▸ Collected data
|---|

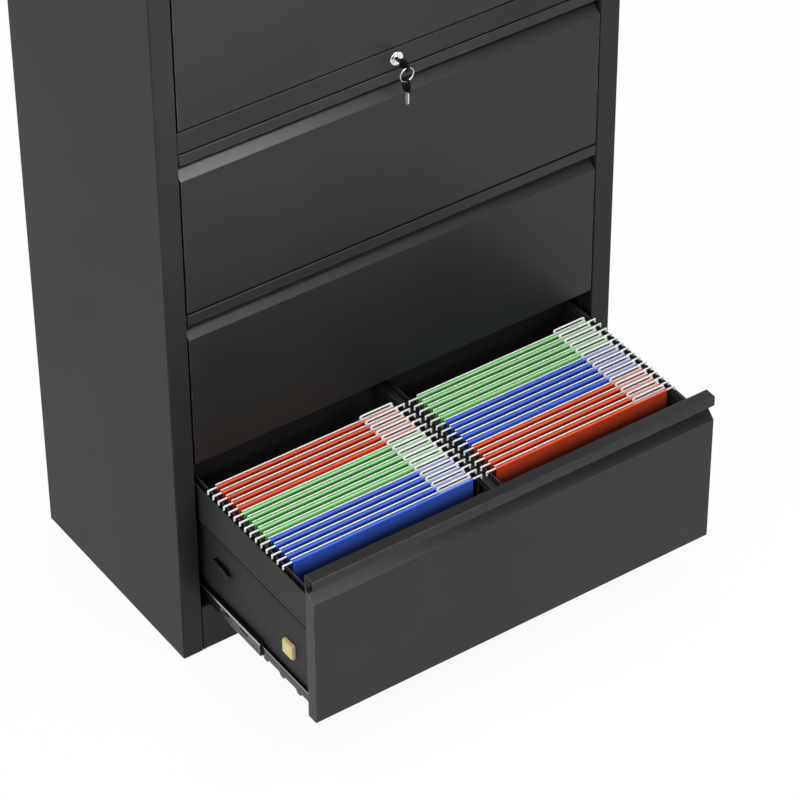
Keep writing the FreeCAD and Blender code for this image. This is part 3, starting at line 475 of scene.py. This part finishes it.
STOP_BLACK = moulding("black slide stop", (0.012, 0.012, 0.012), 0.3)
DARK_SLIDE = rolled_steel("dark zinc slide", (0.04, 0.04, 0.042), (0.45, 0.45, 0.46))


def dress_frame():
    for part in frame["record"]["subparts"]:
        mesh = frame["nodes"][part["node"]].data
        mesh.materials.clear()
        dark = part["node"].startswith("slide_inners")
        mesh.materials.append(DARK_SLIDE if dark else FINISHES[part["material_slot"]])


# ---------------------------------------------------------------- geometry node trees
class Growth:
    """A geometry node tree with named inputs, which ends in Realize Instances and Set Material."""

    def __init__(self, name, inputs):
        self.tree = bpy.data.node_groups.new(name, "GeometryNodeTree")
        face = self.tree.interface
        self.ids = {"Geometry": face.new_socket("Geometry", in_out="INPUT",
                                                socket_type="NodeSocketGeometry").identifier}
        for label, kind in {**inputs, "Material": "Material"}.items():
            socket = face.new_socket(label, in_out="INPUT", socket_type="NodeSocket" + kind)
            self.ids[label] = socket.identifier
        face.new_socket("Geometry", in_out="OUTPUT", socket_type="NodeSocketGeometry")
        self.entry = self.tree.nodes.new("NodeGroupInput")

    def node(self, kind, settings=None, **values):
        made = self.tree.nodes.new(kind)
        for key, value in (settings or {}).items():
            setattr(made, key, value)
        for key, value in values.items():
            self.feed(made, key.replace("_", " "), value)
        return made

    def feed(self, node, key, value):
        socket = node.inputs[int(key[1:])] if key[0] == "n" and key[1:].isdigit() else node.inputs[key]
        if isinstance(value, str):
            self.tree.links.new(self.entry.outputs[value], socket)
        elif isinstance(value, bpy.types.NodeSocket):
            self.tree.links.new(value, socket)
        else:
            socket.default_value = value

    def close(self, socket):
        real = self.node("GeometryNodeRealizeInstances", Geometry=socket)
        painted = self.node("GeometryNodeSetMaterial", Geometry=real.outputs[0], Material="Material")
        self.tree.links.new(painted.outputs[0], self.tree.nodes.new("NodeGroupOutput").inputs[0])
        return self

    def grow(self, name, seed_mesh, **values):
        """Run the tree on seed_mesh with these inputs and return the plain mesh object."""
        source = bpy.data.objects.new(name + "_seed", seed_mesh)
        scene.collection.objects.link(source)
        modifier = source.modifiers.new("growth", "NODES")
        modifier.node_group = self.tree
        for key, value in values.items():
            modifier[self.ids[key.replace("_", " ")]] = value
        bpy.context.view_layer.update()
        graph = bpy.context.evaluated_depsgraph_get()
        mesh = bpy.data.meshes.new_from_object(source.evaluated_get(graph))
        mesh.name = name
        source.modifiers.clear()
        bpy.data.objects.remove(source)
        obj = bpy.data.objects.new(name, mesh)
        scene.collection.objects.link(obj)
        return obj


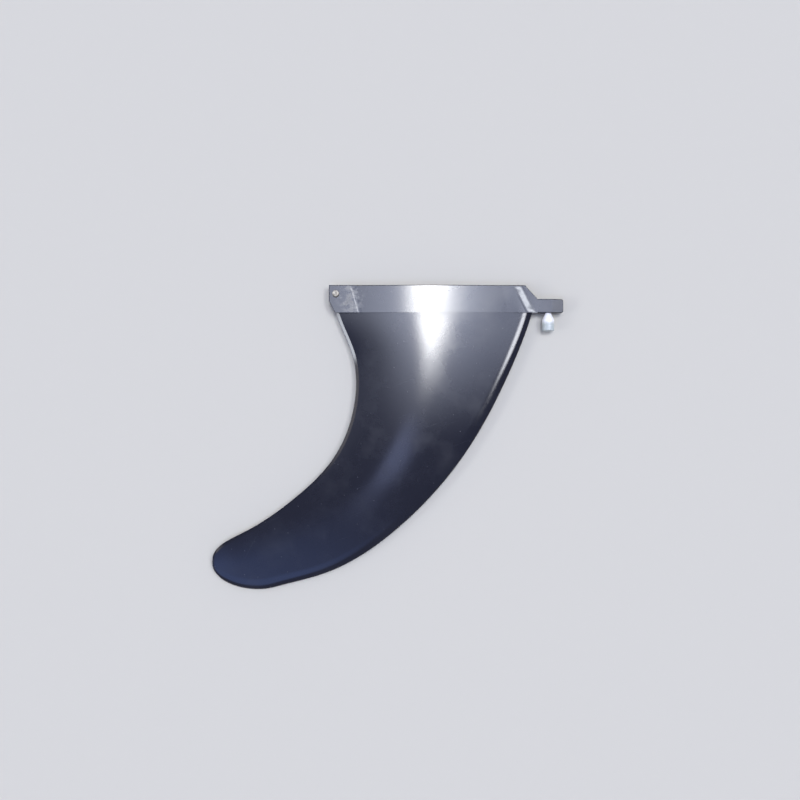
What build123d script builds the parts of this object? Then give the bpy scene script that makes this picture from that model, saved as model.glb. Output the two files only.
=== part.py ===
from build123d import *

import math
import os

# A moulded surfboard fin for a standard long fin box, lying on its side.
# X runs forward along the board, Y up into the box and Z across the fin.
# The origin is the middle of the flat edge that sits on the box floor, on the fin's mid-plane.

# Tongue, the flat foot that goes into the box
SEAT_LENGTH = 142.0
TONGUE_DEPTH = 20.0
TONGUE_THICKNESS = 9.4
REAR_SLANT_HEIGHT = 8.0
REAR_SLANT_SETBACK = 4.2
FRONT_SLANT_LENGTH = 9.0
EDGE_EASE = 0.5

# Crowned panel between the two gripping pads of the tongue
CROWN_THICKNESS = 9.4
CROWN_RADIUS = 1540.0
REAR_PAD_SEAT_LENGTH = 21.6
REAR_PAD_ROOT_LENGTH = 27.5
REAR_PAD_THICKNESS = 8.7
REAR_RAMP_LENGTH = 6.5
REAR_RAMP_DROP = 0.75
FRONT_PAD_SEAT_LENGTH = 23.0
FRONT_PAD_ROOT_LENGTH = 22.0
FRONT_PAD_THICKNESS = 7.6
FRONT_RAMP_LENGTH = 8.0
FRONT_RAMP_DROP = 0.2
LEAD_IN_START = 9.5
LEAD_IN_LENGTH = 7.5
RAMP_SOFTNESS = 0.5

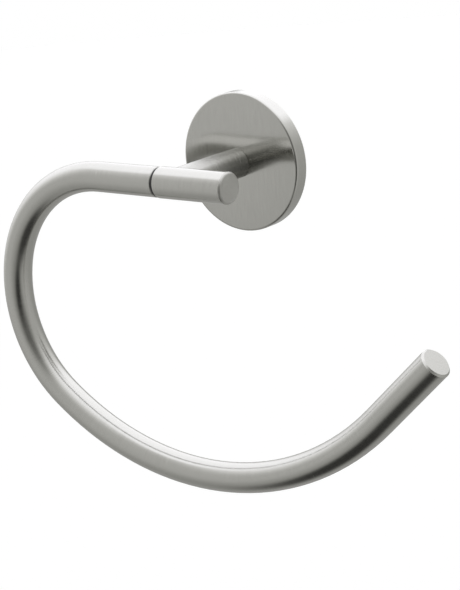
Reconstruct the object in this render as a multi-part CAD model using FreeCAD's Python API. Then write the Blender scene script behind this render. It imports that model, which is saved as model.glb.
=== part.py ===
# Towel ring: a round rosette on the wall, a short post, a crossbar parallel to the
# wall, and an open ring of bent tube that carries the crossbar's line on.
#
# Millimetres. The origin is the centre of the wall disc's back face. +X is to the
# right seen from the front, +Y goes into the wall, and +Z is up. The wall is the
# plane y = 0, and the whole object lies on its -Y side.
import FreeCAD, Part
import math
import os
from FreeCAD import Vector

# Driving dimensions

# Clearances, all per side
plug_clearance = 0.05
thread_clearance = 0.05
screw_hole_clearance = 0.15

# Lead-in chamfer on the ends of the stub and of the cap's plug
plug_chamfer = 0.4

# Rosette, the turned cover
rosette_radius = 28.0
rosette_face = 1.9
rosette_dome = 1.5
rosette_wall = 3.5
rosette_edge_round = 1.0
rosette_back_chamfer = 0.3

# Wall disc under the rosette
wall_disc_gap = 1.0
wall_disc_opening_radius = 8.0
wall_screw_spacing = 32.0
wall_screw_hole_radius = 2.5
wall_screw_sink_radius = 4.6
groove_depth = 1.3
groove_half_width = 1.3
wall_disc_edge_chamfer = 0.4

# Post between the rosette and the crossbar
post_radius = 5.9
post_key_radius = 4.0
post_key_flat = 3.3
post_key_length = 1.7
post_edge_chamfer = 0.3

# Screw through the post, with its washers
post_screw_radius = 2.5
post_screw_length = 45.0
post_screw_end_chamfer = 0.5
post_screw_head_radius = 4.75
post_screw_head_height = 2.75
post_screw_head_round = 2.2
post_screw_hex = 3.0
post_screw_hex_depth = 1.6
post_washer_radius = 5.0
post_washer_thickness = 1.0
lock_washer_radius = 4.8
lock_washer_thickness = 0.6
lock_washer_teeth = 10
lock_washer_tooth_depth = 1.0
head_recess = 0.15

# Crossbar
bar_offset = 46.0
bar_radius = 6.15
bar_free_end = 25.6
bar_seam_end = -7.4
bar_free_round = 1.0
bar_seam_chamfer = 0.25

# Stub that joins the ring to the crossbar
stub_shank_radius = 4.0
stub_shank_length = 14.0
stub_plug_length = 15.0
stub_thread_end_gap = 0.6
socket_end_gap = 0.4

# Black spacer in the seam
spacer_thickness = 1.1
spacer_radius = 5.7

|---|

▸ SHORT TASK
Copy, from the material, each line that holds the string "model".

▸ OUTPUT FOR THIS EXERCISE
What build123d script builds the parts of this object? Then give the bpy scene script that makes this picture from that model, saved as model.glb. Output the two files only.
Reconstruct the object in this render as a multi-part CAD model using FreeCAD's Python API. Then write the Blender scene script behind this render. It imports that model, which is saved as model.glb.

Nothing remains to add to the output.